In China there’s little public evidence of communism. There’s no dictatorial personality cult. There’s no sense that someone is listening in to your conversations. Business and travel are generally free. No one demands your papers or asks where you are going — even foreigners. Computers and cell phones are widely available; car ownership is increasingly common. People engage in a cat and mouse game with the censorship authorities over internet access. Personal interaction also is relatively uninhibited. People are friendly and open. They want a better world for their families just like we do for ours.

None of these change the fact that China is not free. And as much as we can hope for a freer PRC in the future, a number of nations, such as Russia, have been moving backward in recent days. Predicting China’s future is not for the faint-hearted. There’s reason for the U.S. to be watchful and wary when dealing with a growing PRC. But the two nations have no reason to come into conflict. China will inevitably grow more influential, especially in East Asia; the U.S. will inevitably see its dominance fade, starting in East Asia. Such a loss of influence might be painful, but not critical. America will remain essentially secure even if Washington no longer dominates every continent in every way.
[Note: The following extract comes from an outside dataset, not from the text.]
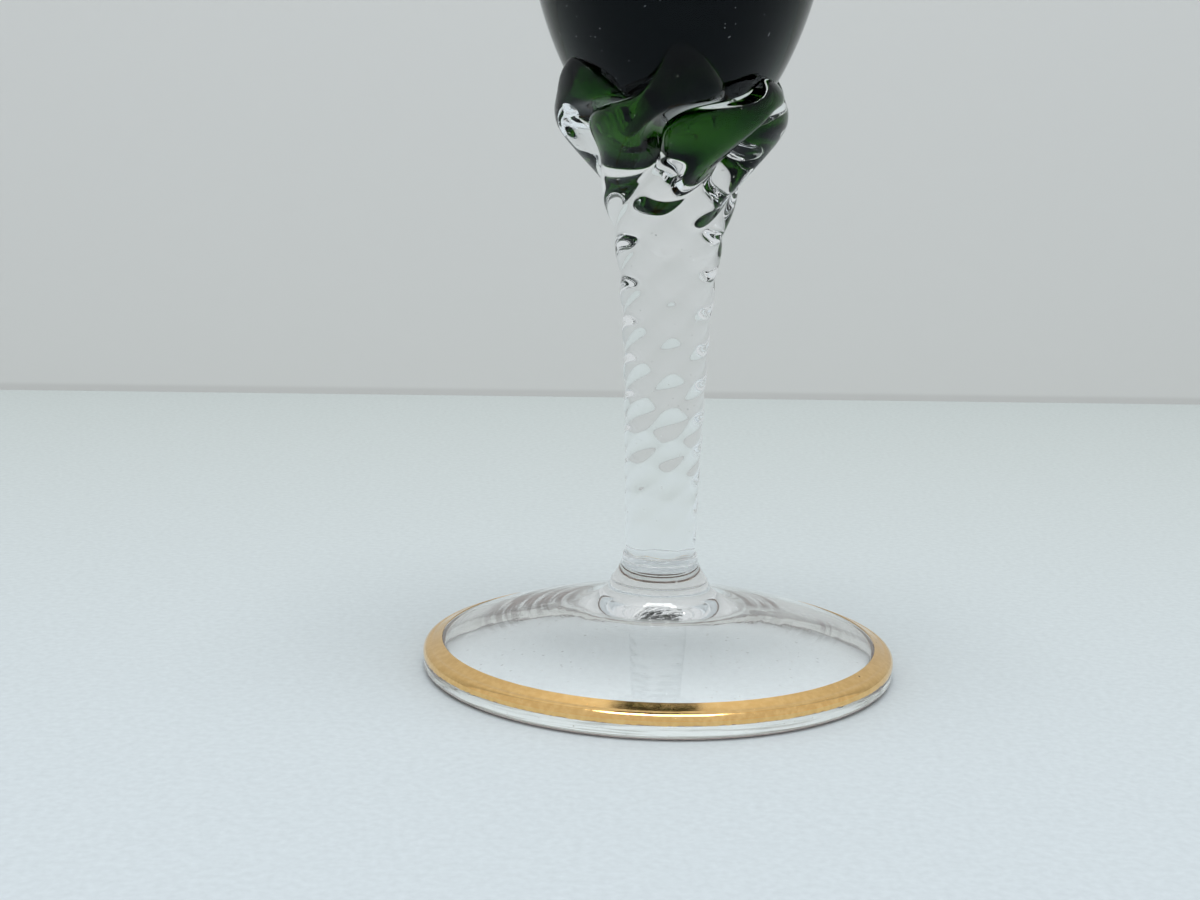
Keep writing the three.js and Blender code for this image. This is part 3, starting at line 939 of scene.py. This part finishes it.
def pale_backdrop():
    """Matt paper, a little darker at its foot by painted shade where it meets the floor. It is seen from the
    front alone.
    """
    n = Nodes("pale_backdrop")
    colour = n.blend(n.step(n.parts()["Z"], *BACKDROP_SHADE_HEIGHTS), BACKDROP, BACKDROP_PAINTED_SHADE)
    paper = n.principled(Base_Color=colour, Roughness=PAPER_ROUGH)
    behind = n.add("ShaderNodeNewGeometry").outputs["Backfacing"]
    n.surface(n.mix(behind, paper, n.transparent()))
    return n.material


def build_stage():
    """The floor, a backdrop that is turned a little about the upright, and the light on them."""
    reach, low = FLOOR_REACH, -FLOOR_DROP
    floor = [(-reach, -reach, low), (reach, -reach, low), (reach, reach, low), (-reach, reach, low)]
    stage_face("floor", floor, pale_floor())
    wide, tall = BACKDROP_HALF_WIDTH, BACKDROP_TOP
    left, right = BACKDROP_DISTANCE - wide * BACKDROP_TURN, BACKDROP_DISTANCE + wide * BACKDROP_TURN
    backdrop = [(-wide, left, low), (wide, right, low), (wide, right, tall), (-wide, left, tall)]
    stage_face("backdrop", backdrop, pale_backdrop())

    world = bpy.data.worlds.new("studio")
    bpy.context.scene.world = world
    world.use_nodes = True
    background = world.node_tree.nodes["Background"]
    background.inputs["Color"].default_value = (*STUDIO_COLOUR, 1)
    background.inputs["Strength"].default_value = STUDIO_STRENGTH

    light = bpy.data.lights.new("soft_box", "AREA")
    light.shape = "RECTANGLE"
    light.size, light.size_y = LAMP_SIZE
    light.energy = LAMP_ENERGY
    lamp = bpy.data.objects.new("soft_box", light)
    lamp.location = LAMP_PLACE
    lamp.rotation_euler = np.radians(LAMP_TILT)
    bpy.context.scene.collection.objects.link(lamp)


def build_camera():
    """The camera's axes: forward from yaw and pitch, then right and up turned by the roll."""
    sin, cos = math.sin, math.cos
    yaw, pitch, roll = CAMERA_YAW, CAMERA_PITCH, CAMERA_ROLL
    forward = np.array([sin(yaw) * cos(pitch), cos(yaw) * cos(pitch), -sin(pitch)])
    level = np.array([cos(yaw), -sin(yaw), 0])
    upright = np.cross(level, forward)
    right = cos(roll) * level + sin(roll) * upright
    up = cos(roll) * upright - sin(roll) * level
    data = bpy.data.cameras.new("camera")
    data.lens, data.sensor_width = CAMERA_LENS, SENSOR_WIDTH
    data.clip_start, data.clip_end = CLIP_NEAR, CLIP_FAR
    camera = bpy.data.objects.new("camera", data)
    matrix = Matrix.Identity(4)
    for row in range(3):
        matrix[row] = (right[row], up[row], -forward[row], CAMERA_PLACE[row])
    camera.matrix_world = matrix
    bpy.context.scene.collection.objects.link(camera)
    bpy.context.scene.camera = camera


build_camera()
build_glass()
build_stage()
bpy.context.scene.view_settings.view_transform = "Standard"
The most foolish policy would be to treat the PRC as an enemy and the Chinese as enemies. That would guarantee precisely the result which Washingtonwants to avoid, whether the PRC remains authoritarian or becomes democratic. It is time for the U.S. to become a normal country again. Washington’s duty is to protect Americans, not order around everyone else on earth. If U.S.policymakers don’t recognize reality on their own, the Chinese are the first of many other peoples likely to force Americans to learn this lesson.